> Dataset extract:
____
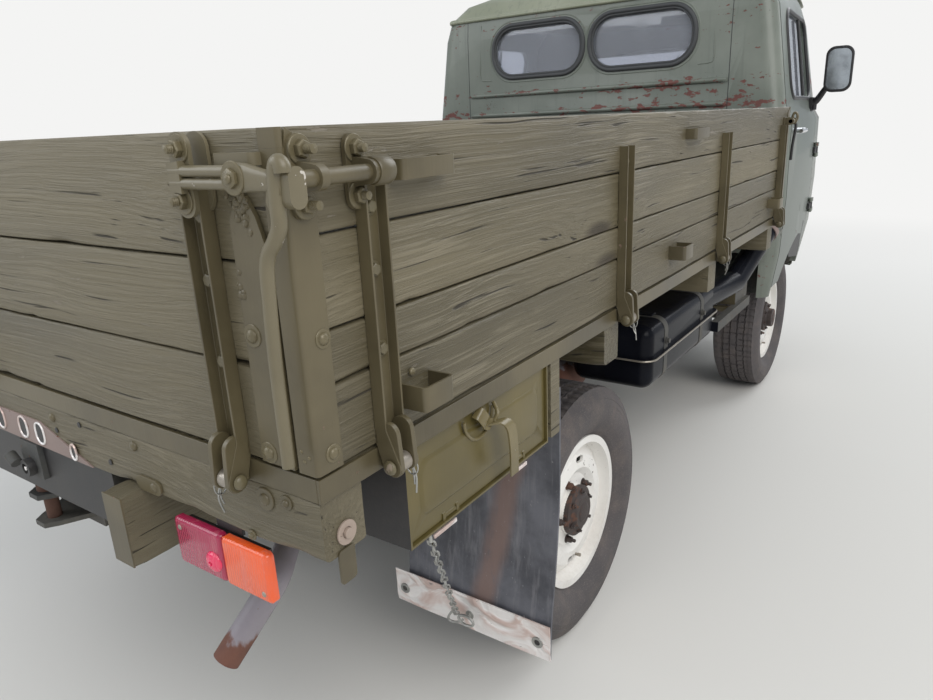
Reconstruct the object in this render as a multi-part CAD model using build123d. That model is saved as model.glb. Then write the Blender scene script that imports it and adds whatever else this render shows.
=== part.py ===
from build123d import *
import os

# Forward-control drop-side cargo truck. Millimetres, +X forward, +Y left, +Z up.
# The origin is on the ground, midway along the overall length and on the centre plane.

# Overall sizes
wheelbase = 2300.0
rear_overhang = 1142.0
front_overhang = 1018.0
length = rear_overhang + wheelbase + front_overhang
track = 1445.0
cab_height = 2070.0
bumper_proud = 43.0
rear_axle_x = -length / 2 + rear_overhang
front_axle_x = rear_axle_x + wheelbase
cab_nose_x = length / 2 - bumper_proud
cab_rear_x = front_axle_x - 572.0

# Wheels
tyre_radius = 362.0
tyre_width = 228.0
rim_flange_radius = 220.0
rim_seat_radius = 206.0
rim_half_width = 84.0
spindle_radius = 30.0
running_gap = 0.05
seat_gap = 0.3
wheel_z = tyre_radius
wheel_y = track / 2
kingpin_y = 612.0

# Moving panels keep this far from what stands still
panel_gap = 6.0

# Load bed
cab_gap = 163.0
bed_tail = 1088.0
bed_half_width = 966.0
board_thickness = 30.0
gate_thickness = 34.0
board_top = 1431.0
floor_top = 1010.0
floor_thickness = 34.0
rail_height = 34.0
rail_thickness = 6.0
hinge_offset = 25.0
hinge_z = 988.0
hinge_pin_radius = 6.0
beam_height = 91.0
beam_width = 80.0
sill_y = (490.0, 545.0)
sill_height = 130.0
plank_gap = 3.0
bed_rear_x = rear_axle_x - bed_tail
bed_front_x = cab_rear_x - cab_gap
floor_bottom = floor_top - floor_thickness
beam_bottom = floor_bottom - beam_height
board_bottom = floor_top + panel_gap
side_hinge_y = bed_half_width + hinge_offset
gate_hinge_x = bed_rear_x - hinge_offset
gate_half_width = bed_half_width - board_thickness - panel_gap

# Frame
rail_outer_y = 445.0
rail_width = 55.0
rail_section = 110.0
rail_wall = 5.0
rail_low_bottom = 600.0
rail_high_bottom = beam_bottom - rail_section
spring_y = 400.0
spring_width = 56.0
axle_tube_radius = 42.0
diff_radius = wheel_z - 220.0

# Cab
cab_half_width = 940.0
wall = 32.0
glass_thickness = 6.0
door_rear_x = cab_rear_x + 62.0
door_front_x = cab_nose_x - 625.0
door_bottom = 640.0
roof_split_z = 1935.0
door_gap = 9.0
arch_radius = 440.0
arch_skin = 6.0
cab_floor_z = wheel_z + arch_radius + 2.0
cab_floor_thickness = 20.0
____
> What you will do: Without changing anything, quote the lines from the top of the data to the line that contains "# The origin", including that line.

> Written reply:
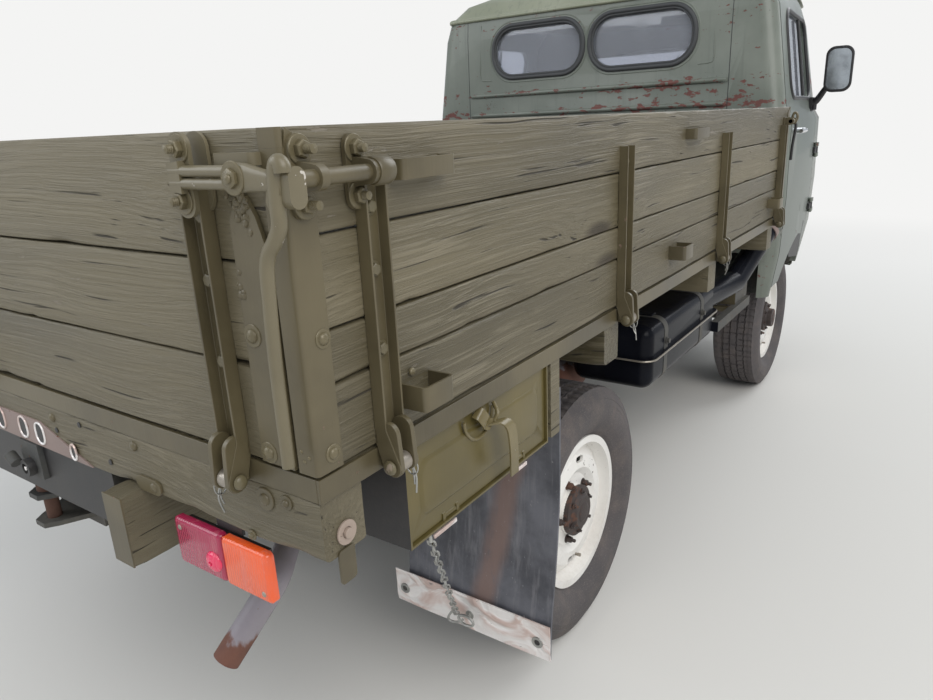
Reconstruct the object in this render as a multi-part CAD model using build123d. That model is saved as model.glb. Then write the Blender scene script that imports it and adds whatever else this render shows.
=== part.py ===
from build123d import *
import os

# Forward-control drop-side cargo truck. Millimetres, +X forward, +Y left, +Z up.
# The origin is on the ground, midway along the overall length and on the centre plane.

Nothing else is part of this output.